Un anno di reclusione ed una multa di 90mila euro: è la richiesta di condanna fatta dalla pubblica accusa nei confronti del governatore della Regione Puglia, Michele Emiliano, nel processo celebrato al Tribunale di Torino a conclusione dell’inchiesta sulla campagna elettorale per le primarie per la segreteria nazionale del Partito Democratico, nel 2017.

Stessa richiesta è stata avanzata per l’ex capo di Gabinetto di Emiliano, Claudio Stefanazzi, attuale parlamentare del PD, mentre sono stati invocati 8 mesi di reclusione per gli imprenditori Vito Ladisa di Bari e per il foggiano Giacomo Mescia, in relazione ad alcune somme versate alla società che si occupò della campagna elettorale. “Confido nella giustizia” il commento del presidente pugliese, che ha reso una dichiarazione spontanea nel corso del processo. “Ho 63 anni ed ho sempre cercato di comportarmi bene, sia nelle cose importanti che in quelle meno importanti”.

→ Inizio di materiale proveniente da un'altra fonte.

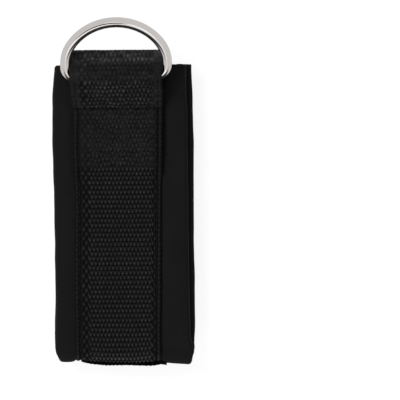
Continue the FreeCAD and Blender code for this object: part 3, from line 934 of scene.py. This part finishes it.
def build_ring_loop():
    """The webbing from the seam, along the pad, round the turn and back over the ring's bar."""
    half = WEBBING / 2
    turn_r = 2.9
    lower = LOOP_LOW[2] + half
    upper = STRAP_HIGH[2] - half
    reach = LOOP_HIGH[1] - half
    top_corner = (reach, lower + 2 * turn_r)
    landing = (SEAM_Y + 1.9, upper)
    bend_r = LOOP_HIGH[2] - BAR[2] - half
    slopes = []
    for corner in (top_corner, landing):
        gap = (BAR[1] - corner[0], BAR[2] - corner[1])
        slopes.append(math.tan(math.atan2(gap[1], abs(gap[0])) + math.asin(bend_r / math.hypot(*gap))))
    apex_y = (top_corner[1] + slopes[0] * top_corner[0] - landing[1] + slopes[1] * landing[0]) / sum(slopes)
    apex = (apex_y, landing[1] + slopes[1] * (apex_y - landing[0]))
    points = [(SEAM_Y, lower), (reach, lower), top_corner, apex, landing, (SEAM_Y, upper)]
    path = side_path(points, [turn_r, turn_r, bend_r, 4.0], PERIOD / 12)
    length = path[0][-1]
    y = path[1][:, 0]

    def along_pad(s):
        """The Y of each row of points."""
        return np.interp(s[:, 0] + length, path[0], y)[:, None]

    def calm(u, s):
        """Stretched smooth where it lies over the bar, and flattened by the turn above it."""
        y_here = along_pad(s)
        over_bar = 0.42 * ramp(y_here, 59.0, 62.0) * (1 - ramp(y_here, 68.5, 70.5))
        flattened = (0.42 + 0.14 * noise(u / 2.5, s / 1.6, 75)) * ramp(y_here, 68.5, 70.5)
        beside = 0.45 * ramp(np.abs(u), 18.5, 20.3) * (1 - ramp(np.abs(u), 21.8, 22.6))
        uneven = 0.16 + 0.16 * noise(u / 2.7, s / 2.4, 76)
        return 1 - np.clip(over_bar + flattened + beside + uneven, 0, 0.9) * (s > -0.55 * length)

    def shade(x, s):
        """Painted highlight where the webbing rolls over at the top, most at its frayed right corner."""
        y_here = along_pad(s)
        painted_roll_highlight = ramp(y_here, 69.0, 71.0)
        uneven = 0.72 + 0.3 * noise(x / 3.3, s / 2.2, 73) + 0.4 * noise(x / 0.9, s / 1.9, 74)
        corner = 0.5 * ramp(x, STRAP_X + 19.0, STRAP_X + 23.0) * ramp(y_here, 72.0, 75.0)
        left_band = 0.15 * (1 - ramp(x, STRAP_X - 17.0, STRAP_X - 15.0))
        # Painted highlight on the slope between the seam and the bar.
        painted_slope_highlight = 0.12 * (1 - ramp(y_here, 57.0, 61.0))
        streaks = 0.2 * noise(x / 0.8, s / 2.4, 78) + 0.2 * noise(x / 5.0, s / 0.9, 79)
        return 1 + painted_roll_highlight * (1.1 * uneven + corner) + left_band + painted_slope_highlight + streaks

    def lift(x, s, place):
        return 0.08 * noise(x / 9.0, s / 12.0, 71)

    edges = strap_edges(y, True)
    build_webbing("ring_loop", "ring_loop", "front_half", path, -length, edges, lift, calm, shade)


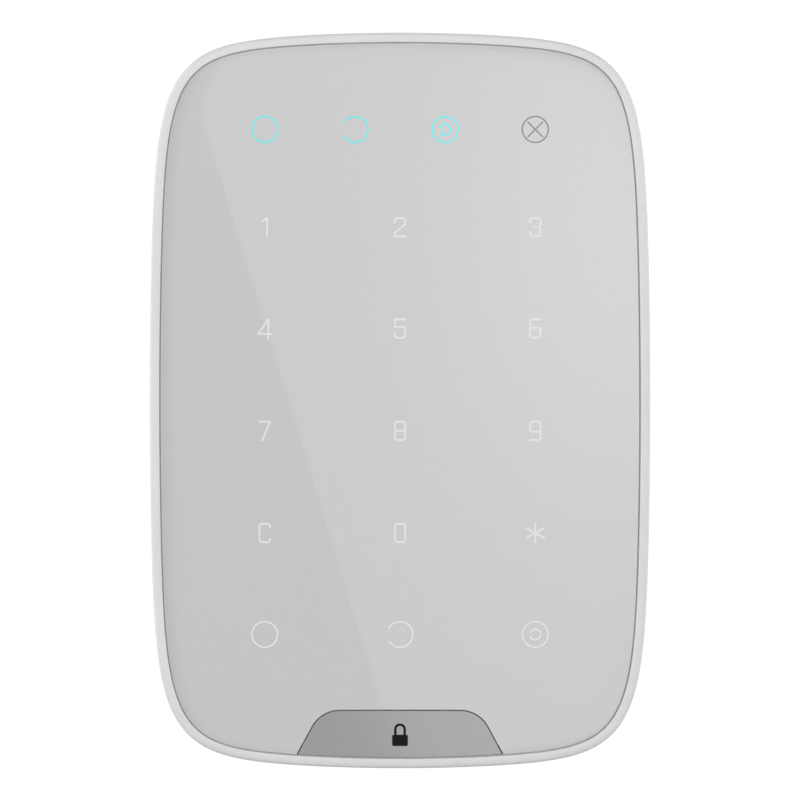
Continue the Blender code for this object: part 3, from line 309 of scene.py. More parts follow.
# ---- meshes


def mesh_object(name, bm):
    """A new object from a bmesh whose normals are made consistent."""
    bmesh.ops.recalc_face_normals(bm, faces=bm.faces)
    mesh = bpy.data.meshes.new(name)
    bm.to_mesh(mesh)
    bm.free()
    obj = bpy.data.objects.new(name, mesh)
    bpy.context.scene.collection.objects.link(obj)
    return obj


def place(points, y, bm):
    """New vertices for (x, z) points in millimetres, at depth y."""
    return [bm.verts.new((p.x * MM, y * MM, p.y * MM)) for p in points]


def bridge(bm, a, b):
    """Quads between two rings of as many vertices."""
    count = len(a)
    for i in range(count):
        j = (i + 1) % count
        bm.faces.new((a[i], a[j], b[j], b[i]))


def loft(name, profile, closed):
    """Rings of the case's outline at (inset, y), joined in turn; the ends are joined too, or capped."""
    bm = bmesh.new()
    rings = [place(outline(inset), y, bm) for inset, y in profile]
    following = rings[1:] + (rings[:1] if closed else [])
    for a, b in zip(rings, following):
        bridge(bm, a, b)
    if not closed:
        bm.faces.new(rings[0])
        bm.faces.new(rings[-1])
    return mesh_object(name, bm)


def prism(name, points, y0, y1):
    """A flat outline extruded from y0 to y1."""
    bm = bmesh.new()
    front, back = place(points, y0, bm), place(points, y1, bm)
    bridge(bm, front, back)
    bm.faces.new(front)
    bm.faces.new(back)
    return mesh_object(name, bm)


def sliced(obj, xs, zs):
    """Splits the object's faces along planes, so that no opening lies inside a single face."""
    bm = bmesh.new()
    bm.from_mesh(obj.data)
    planes = [((x, 0.0, 0.0), (1.0, 0.0, 0.0)) for x in xs] + [((0.0, 0.0, z), (0.0, 0.0, 1.0)) for z in zs]
    for at, normal in planes:
        everything = bm.verts[:] + bm.edges[:] + bm.faces[:]
        bmesh.ops.bisect_plane(bm, geom=everything, dist=1e-7, plane_co=Vector(at) * MM, plane_no=normal)
    bm.to_mesh(obj.data)
    bm.free()
    return obj


def disc(x, z, radius, y0, y1):
    """A round prism along Y."""
    return prism("disc", circle((x, z), radius), y0, y1)


def rod(radius, z0, z1):
    """A round prism along Z on the lock screw's axis."""
    bm = bmesh.new()
    size = {"radius1": radius * MM, "radius2": radius * MM, "depth": (z1 - z0) * MM}
    bmesh.ops.create_cone(bm, cap_ends=True, segments=ROUND_STEPS, **size)
    bmesh.ops.translate(bm, verts=bm.verts, vec=Vector((0.0, SCREW_Y, (z0 + z1) / 2)) * MM)
    return mesh_object("rod", bm)


def mirrored(x, z):
    """The four places at plus and minus x and z."""
    return [(across, up) for across in (-x, x) for up in (-z, z)]


def around(middle, half):
    """The limits at half to either side of the middle."""
    return middle - half, middle + half


def block(x, y, z, radius=0.6, name="block"):
    """A box between (low, high) limits whose edges along Y are round."""
    corners = [(x[0], z[0]), (x[1], z[0]), (x[1], z[1]), (x[0], z[1])]
    return prism(name, rounded(corners, radius, True), *y)


def turned(name, profile, steps=56):
    """A solid of revolution about Z from (radius, height) points, from its top down the outer side."""
    bm = bmesh.new()
    rings = []
    for radius, height in profile:
        if radius == 0.0:
            rings.append([bm.verts.new((0.0, 0.0, height * MM))])
            continue
        round_points = circle((0.0, 0.0), radius, steps)
        rings.append([bm.verts.new((p.x * MM, p.y * MM, height * MM)) for p in round_points])
    for a, b in zip(rings, rings[1:]):
        if len(a) == len(b):
            bridge(bm, a, b)
            continue
        single, many = (a[0], b) if len(a) == 1 else (b[0], a)
        for i in range(steps):
            bm.faces.new((single, many[i], many[(i + 1) % steps]))
    return mesh_object(name, bm)


def quarter_round(steps=8):
    """Shares (across, along) of a quarter circle, from along the side to across the end."""
    angles = [math.pi / 2 * k / steps for k in range(steps + 1)]
    return [(1.0 - math.cos(a), math.sin(a)) for a in angles]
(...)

“Mi sono candidato molte volte – ha detto Emiliano – e ho sempre seguito una regola: a occuparsi della raccolta dei finanziamenti doveva essere l’associazione Piazze d’Italia, che era molto attenta a scegliere gli interlocutori. Per questo non ho mai incontrato nessuno e negoziato alcunché. C’era anche un limite nell’ammontare del finanziamento, una specie di codice etico sovrapposto alle previsioni della legge. La separazione fra l’indirizzo politico della campagna e i profili amministrativi fu netta anche in occasione delle primarie”.